EXERCISE TASK: In the listing below, find the line that contains "screw.use_merge_vertices = True" and the line that contains "before = set(bpy.data.objects)". Quote both and every line between them, exactly, and nothing more.

---------- DATA LISTING

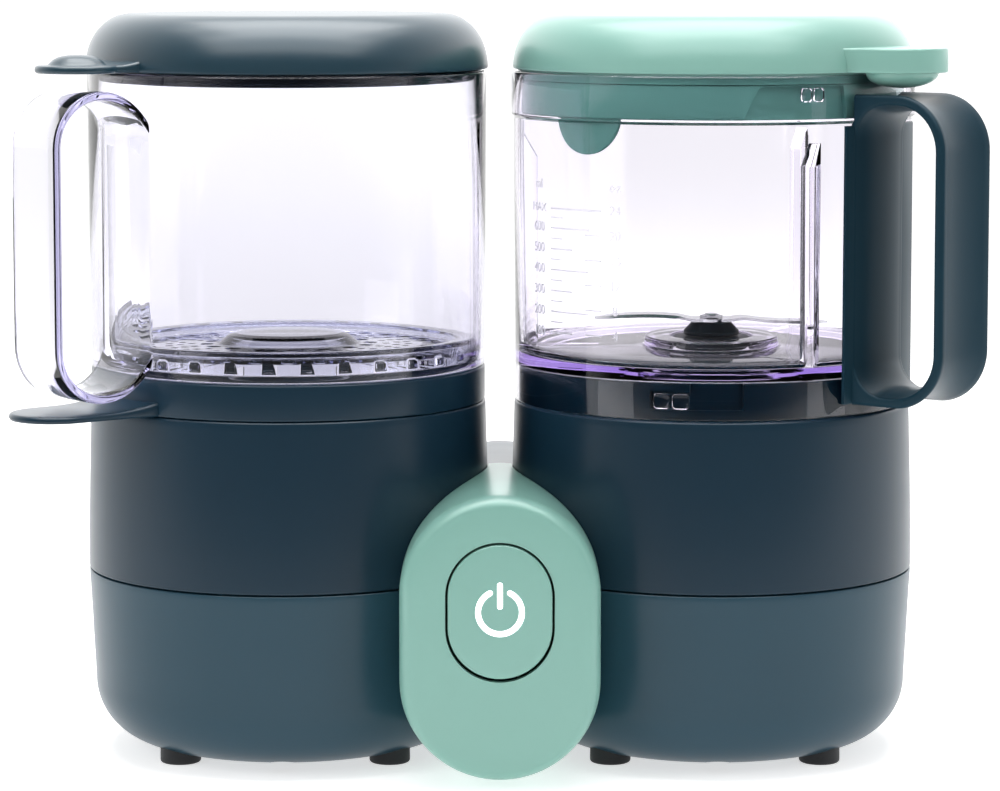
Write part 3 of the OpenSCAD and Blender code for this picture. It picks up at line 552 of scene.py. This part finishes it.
# clear bowl with its strap handle
bowl = lathe("clear_bowl", soften([(65.3, 134.8, 0.2), (68.8, 134.8, 0.5), (69.3, 236.9, 1.1), (67.1, 236.9, 0.9), (66.0, 141.5, 0.3), (66.0, 137.2, 0.2), (63.6, 137.2, 0.2), (63.6, 134.8, 0.2), (64.2, 134.8, 0.1),
                                   (64.2, 131.2, 0.3), (65.3, 131.2, 0.3)], 4), LEFT, 256)
def rrect(hw, hh, r, n=5):
    o = []
    for cx, cy, a in ((hw - r, hh - r, 0), (-hw + r, hh - r, 90), (-hw + r, -hh + r, 180), (hw - r, -hh + r, 270)):
        o += arc(cx, cy, r, r, a, a + 90, n)
    return o
def strap(name, path, width, thick, place, rad=0.8, wall=None, n=5):
    """Band swept along path, a list of (q, z, width scale, thickness scale, wall share)."""
    rings = []
    k = len(path)
    for i, (q, z, ws, ts, hug) in enumerate(path):
        a, b = path[max(0, i - 1)], path[min(k - 1, i + 1)]
        t = Vector((b[0] - a[0], b[1] - a[1])).normalized()
        nq, nz = -t.y, t.x
        ring = []
        for u, v in rrect(thick * ts / 2, width * ws / 2, min(rad, thick * ts / 2 * 0.95), n):
            dq = -(wall - sqrt(wall * wall - v * v)) * hug if wall else 0
            ring.append(place((q + nq * u + dq, v, z + nz * u)))
        rings.append(ring)
    return loft(name, rings)
def c_path(qc, zl, zh, R, q_wall, t, width_end=1.16):
    """C-shaped path that meets the wall tangentially above and below."""
    rm = R - t / 2
    phi = math.acos(min(1, (qc - q_wall) / rm))
    p = []
    n = 26
    up = [(qc - rm * cos(phi + (pi - phi) * i / n), zh + rm * sin(phi + (pi - phi) * i / n), i / n) for i in range(n + 1)]
    for i in (3, 2, 1): p.append((q_wall, up[0][1] - 1.2 * i, width_end, 0.52, 1.0))
    for q, z, s in up:
        e = max(0.0, 1 - s * 2.4)
        p.append((q, z, 1 + (width_end - 1) * e ** 2, 1 - 0.42 * e ** 2, e))
    m = 24
    p += [(qc + rm, zh + (zl - zh) * i / m, 1, 1, 0) for i in range(1, m)]
    for q, z, s in [(q, zl + zh - z, s) for q, z, s in up[::-1]]:
        e = max(0.0, 1 - s * 2.4)
        p.append((q, z, 1 + (width_end - 1) * e ** 2, 1 - 0.42 * e ** 2, e))
    z = p[-1][1]
    for i in (1, 2, 3): p.append((q_wall, z + 1.2 * i, width_end, 0.52, 1.0))
    return p
h = strap("tmp", c_path(85.0, 146.4, 213.0, 18.7, 68.1, 2.9), 27.0, 2.9, LG, 1.0, 69.3)
boolean(bowl, [h], "UNION", angle=34)
dress(bowl, M_CLEAR, "bowl", "clear_plastic", "steam_bowl", "bowl_handle")

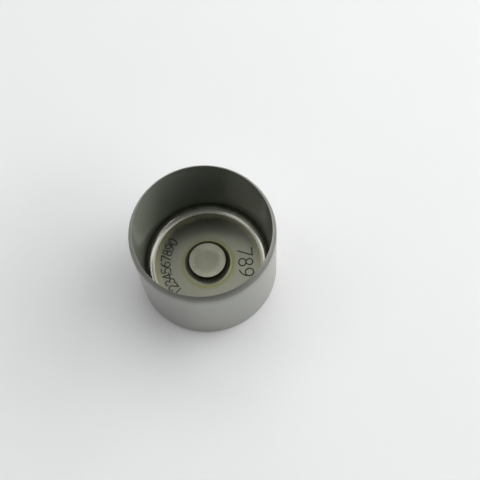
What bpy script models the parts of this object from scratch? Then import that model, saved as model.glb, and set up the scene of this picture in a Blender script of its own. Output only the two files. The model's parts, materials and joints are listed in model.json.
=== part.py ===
"""Shimless bucket tappet: one turned and ground steel cup, standing on its cam face, open side up.

Metres, +Z up. The origin is the centre of the cam face, on the cup's own axis.
"""

import math

import bpy
from mathutils import Vector

MM = 0.001

# Driving sizes.
OUTER_DIAMETER = 28.0 * MM
HEIGHT = 20.0 * MM
SKIRT_THICKNESS = 0.8 * MM  # at the open end, before its bevel
SKIRT_FOOT_THICKNESS = 1.3 * MM  # at the floor, from which the bore widens to the open end
FLOOR_THICKNESS = 2.6 * MM
PAD_THICKNESS = 4.26 * MM  # cam face to stem pad, the size that such a tappet is graded by
PAD_DIAMETER = 7.6 * MM

# Edges and blends.
CORNER_FILLET = 1.7 * MM  # floor into bore
PAD_FILLET = 1.1 * MM  # pad into floor
PAD_EDGE_ROUND = 0.12 * MM
RIM_INNER_ROUND = 0.06 * MM
RIM_LAND = 0.1 * MM  # flat that the bevel leaves at the top of the wall
BEVEL_HEIGHT = 1.0 * MM  # the open end's bevel, on the outside
BEVEL_ROUND = 0.12 * MM
CAM_EDGE_ROUND = 0.5 * MM
MOST_OF_WALL = 0.4  # largest share of a wall's thickness that one edge round takes

# Facets.
TURNS = 96  # steps round the axis
ARC_STEP = math.radians(15.0)  # largest turn of the outline from one facet to the next
WELD = 1.0e-6
ROUNDING = 1.0e-9

STEEL_COLOUR = (0.40, 0.40, 0.38, 1.0)
STEEL_ROUGHNESS = 0.32


def clear_scene():
    """Removes every object of the startup scene."""
    for old in list(bpy.data.objects):
        bpy.data.objects.remove(old, do_unlink=True)


def arc(centre, radius, start, end):
    """Points on an arc about centre, from angle start to angle end, in radians."""
    steps = max(1, math.ceil(abs(end - start) / ARC_STEP - ROUNDING))
    angles = (start + (end - start) * step / steps for step in range(steps + 1))
    return [Vector((centre[0] + radius * math.cos(a), centre[1] + radius * math.sin(a))) for a in angles]


def pad_outline(floor_z):
    """The stem pad: its flat face from the axis, its rounded edge, and the blend down to the floor."""
    top = PAD_THICKNESS
    radius = PAD_DIAMETER / 2
    edge = min(PAD_EDGE_ROUND, MOST_OF_WALL * (top - floor_z))
    blend = min(PAD_FILLET, top - floor_z - edge)
    face_edge = arc((radius - edge, top - edge), edge, math.pi / 2, 0.0)
    foot = arc((radius + blend, floor_z + blend), blend, math.pi, 1.5 * math.pi)
    return [Vector((0.0, top))] + face_edge + foot


def bore_draft(floor_z, bore_radius, foot_radius):
    """The angle by which the bore leans out from the axis, from the floor to the open end."""
    return math.atan2(bore_radius - foot_radius, HEIGHT - RIM_INNER_ROUND - floor_z)


def bore_outline(floor_z, foot_radius, draft):
    """The blend from the floor up into the bore, which the wall's height and the floor's width limit."""
    wall_height = HEIGHT - floor_z - RIM_INNER_ROUND
    floor_width = foot_radius - PAD_DIAMETER / 2 - PAD_FILLET
    reach = (1.0 - math.sin(draft)) / math.cos(draft)  # floor that a blend takes, as a share of its radius
    blend = min(CORNER_FILLET, wall_height, floor_width / reach)
    return arc((foot_radius - blend * reach, floor_z + blend), blend, -math.pi / 2, -draft)


def rim_outline(bore_radius, outer_radius, draft):
    """The open end, from the bore over the narrow land and down the bevel to the skirt."""
    wall = outer_radius - bore_radius
    inner = min(RIM_INNER_ROUND, MOST_OF_WALL * wall)
    land = min(RIM_LAND, MOST_OF_WALL * wall)
    bevel_start = bore_radius + inner + land
    slope = math.atan2(BEVEL_HEIGHT, outer_radius - bevel_start)
    blend = min(BEVEL_ROUND, land)
    top_turn = blend * math.tan(slope / 2)
    foot_turn = blend * math.tan((math.pi / 2 - slope) / 2)
    inside = arc((bore_radius + inner, HEIGHT - inner), inner, math.pi - draft, math.pi / 2)
    over = arc((bevel_start - top_turn, HEIGHT - blend), blend, math.pi / 2, math.pi / 2 - slope)
    foot_centre = (outer_radius - blend, HEIGHT - BEVEL_HEIGHT - foot_turn)
    return inside + over + arc(foot_centre, blend, math.pi / 2 - slope, 0.0)


def cam_face_outline(outer_radius):
    """The rounded edge at the foot of the skirt, and the flat cam face in to the axis."""
    edge = min(CAM_EDGE_ROUND, MOST_OF_WALL * FLOOR_THICKNESS)
    rounded = arc((outer_radius - edge, edge), edge, 0.0, -math.pi / 2)
    return rounded + [Vector((0.0, 0.0))]


def section_outline():
    """Half of the cup's section, from the pad's centre, over the rim and down to the cam face's centre."""
    outer_radius = OUTER_DIAMETER / 2
    bore_radius = outer_radius - SKIRT_THICKNESS
    foot_radius = outer_radius - SKIRT_FOOT_THICKNESS
    floor_z = FLOOR_THICKNESS
    draft = bore_draft(floor_z, bore_radius, foot_radius)
    return (
        pad_outline(floor_z)
        + bore_outline(floor_z, foot_radius, draft)
        + rim_outline(bore_radius, outer_radius, draft)
        + cam_face_outline(outer_radius)
    )


def steel():
    """Hardened steel, satin."""
    material = bpy.data.materials.new("hardened_steel")
    material.use_nodes = True
    shader = material.node_tree.nodes["Principled BSDF"]
    shader.inputs["Base Color"].default_value = STEEL_COLOUR
    shader.inputs["Metallic"].default_value = 1.0
    shader.inputs["Roughness"].default_value = STEEL_ROUGHNESS
    return material


def turned(name, outline, material, collection):
    """A solid of revolution about Z, from an outline in (radius, height) that runs down its outer side."""
    mesh = bpy.data.meshes.new(name)
    points = [(p.x, 0.0, p.y) for p in outline]
    edges = [(i, i + 1) for i in range(len(points) - 1)]
    mesh.from_pydata(points, edges, [])
    mesh.materials.append(material)
    part = bpy.data.objects.new(name, mesh)
    collection.objects.link(part)
    screw = part.modifiers.new("turn", "SCREW")
    screw.axis = "Z"
    screw.angle = 2 * math.pi
    screw.steps = TURNS
    screw.render_steps = TURNS
    screw.use_merge_vertices = True
    screw.merge_threshold = WELD
    screw.use_smooth_shade = True
    part.modifiers.new("true_flats", "WEIGHTED_NORMAL")
    return part


def main():
    clear_scene()
    collection = bpy.data.collections.new("bucket_tappet")
    bpy.context.scene.collection.children.link(collection)
    turned("tappet_bucket", section_outline(), steel(), collection)


main()
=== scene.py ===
"""A shimless bucket tappet on a white table, seen from above its open side."""

import json
import logging
import math
from collections.abc import Sequence
from dataclasses import dataclass
from enum import Enum
from typing import Any

import bpy
from mathutils import Matrix, Vector

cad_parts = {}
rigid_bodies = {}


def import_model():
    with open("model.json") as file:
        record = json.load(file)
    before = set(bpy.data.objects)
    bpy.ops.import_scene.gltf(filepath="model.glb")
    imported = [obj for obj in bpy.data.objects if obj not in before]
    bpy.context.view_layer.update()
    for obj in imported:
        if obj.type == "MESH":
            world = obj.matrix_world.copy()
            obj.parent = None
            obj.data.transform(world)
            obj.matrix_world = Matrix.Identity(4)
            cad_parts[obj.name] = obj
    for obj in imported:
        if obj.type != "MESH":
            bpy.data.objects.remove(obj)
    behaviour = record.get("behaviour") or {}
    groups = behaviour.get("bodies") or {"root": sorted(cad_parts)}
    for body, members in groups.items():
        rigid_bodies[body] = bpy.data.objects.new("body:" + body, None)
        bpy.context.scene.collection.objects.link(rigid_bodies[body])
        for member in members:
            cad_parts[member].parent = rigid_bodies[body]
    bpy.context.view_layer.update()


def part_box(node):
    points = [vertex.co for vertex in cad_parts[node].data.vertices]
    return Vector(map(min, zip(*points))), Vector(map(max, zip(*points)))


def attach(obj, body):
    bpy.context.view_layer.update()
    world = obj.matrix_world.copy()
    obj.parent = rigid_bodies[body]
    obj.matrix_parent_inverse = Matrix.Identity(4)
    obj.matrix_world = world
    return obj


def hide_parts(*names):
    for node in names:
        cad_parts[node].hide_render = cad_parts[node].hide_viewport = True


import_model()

LOG = logging.getLogger("bucket_tappet")
MM = 0.001
CAD_NODE = "tappet_bucket"
BODY = "root"
STROKE_JOIN = 1.0e-4

Point = tuple[float, float]
Colour = tuple[float, float, float]
Socket = bpy.types.NodeSocket


class Zone(Enum):
    """The stretches of the cup's surface, from the middle of the pad over the rim to the cam face."""

    PAD_FACE = 1
    PAD_FOOT = 2
    FLOOR = 3
    CORNER = 4
    BORE = 5
    RIM = 6
    SKIRT = 7
    CAM_EDGE = 8
    CAM_FACE = 9


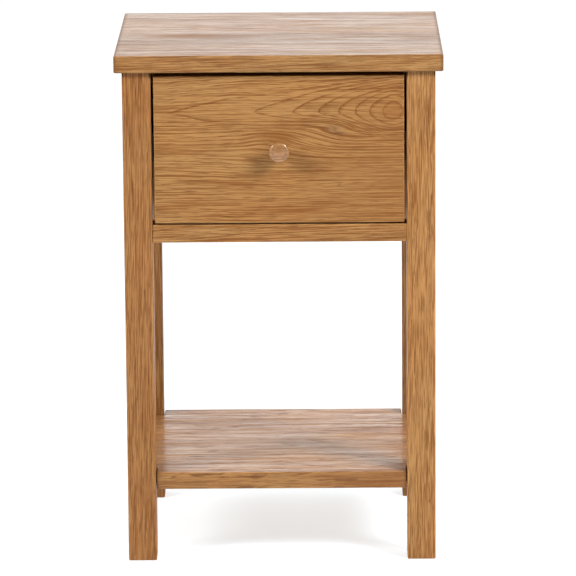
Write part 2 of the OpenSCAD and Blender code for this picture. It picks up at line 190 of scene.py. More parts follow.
def wood_group():
    """Wood in the round, from a point's place along and across the grain in metres, and from Turns:
    how many growth rings it lies from the middle of the log. Every ring begins with a dark line
    of wide pores, as wide as Line in rings, and fades into dense wood with fine streaks."""
    tree, g, given = new_group(
        "solid_wood",
        {"Place": "Vector", "Turns": "Float", "Line": "Float", "Seed": "Float", "Light": "Color",
         "Dark": "Color", "Pore": "Color", "Ring strength": "Float", "Streak strength": "Float",
         "Band strength": "Float", "Pore strength": "Float", "Fleck strength": "Float"},
        {"Color": "Color", "Roughness": "Float", "Height": "Float", "Gloss": "Float"})
    seed, place, turns = given["Seed"], given["Place"], Term(g, given["Turns"])
    ring_strength, streak_strength, band_strength, pore_strength, fleck_strength = (
        Term(g, given[part + " strength"]) for part in ("Ring", "Streak", "Band", "Pore", "Fleck"))

    # The dark line at a ring's start, broken along its length
    along = g.separate(place)[0]
    since = g.math("FRACT", turns)
    widths = since / Term(g, given["Line"])
    ring = g.smooth(widths, 0.0, 0.35) * g.math("EXPONENT", widths * -0.9) * 1.5 + (1 - since) * 0.15
    broken = g.noise(g.combine(along * 14, turns * 1.3, 0.0), (1, 1, 1), 2.0, 0.6, seed)
    early = ring * g.smooth(broken, 0.3, 0.62, 0.5, 1.15)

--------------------

EXERCISE ANSWER:
    screw.use_merge_vertices = True
    screw.merge_threshold = WELD
    screw.use_smooth_shade = True
    part.modifiers.new("true_flats", "WEIGHTED_NORMAL")
    return part


def main():
    clear_scene()
    collection = bpy.data.collections.new("bucket_tappet")
    bpy.context.scene.collection.children.link(collection)
    turned("tappet_bucket", section_outline(), steel(), collection)


main()
=== scene.py ===
"""A shimless bucket tappet on a white table, seen from above its open side."""

import json
import logging
import math
from collections.abc import Sequence
from dataclasses import dataclass
from enum import Enum
from typing import Any

import bpy
from mathutils import Matrix, Vector

cad_parts = {}
rigid_bodies = {}


def import_model():
    with open("model.json") as file:
        record = json.load(file)
    before = set(bpy.data.objects)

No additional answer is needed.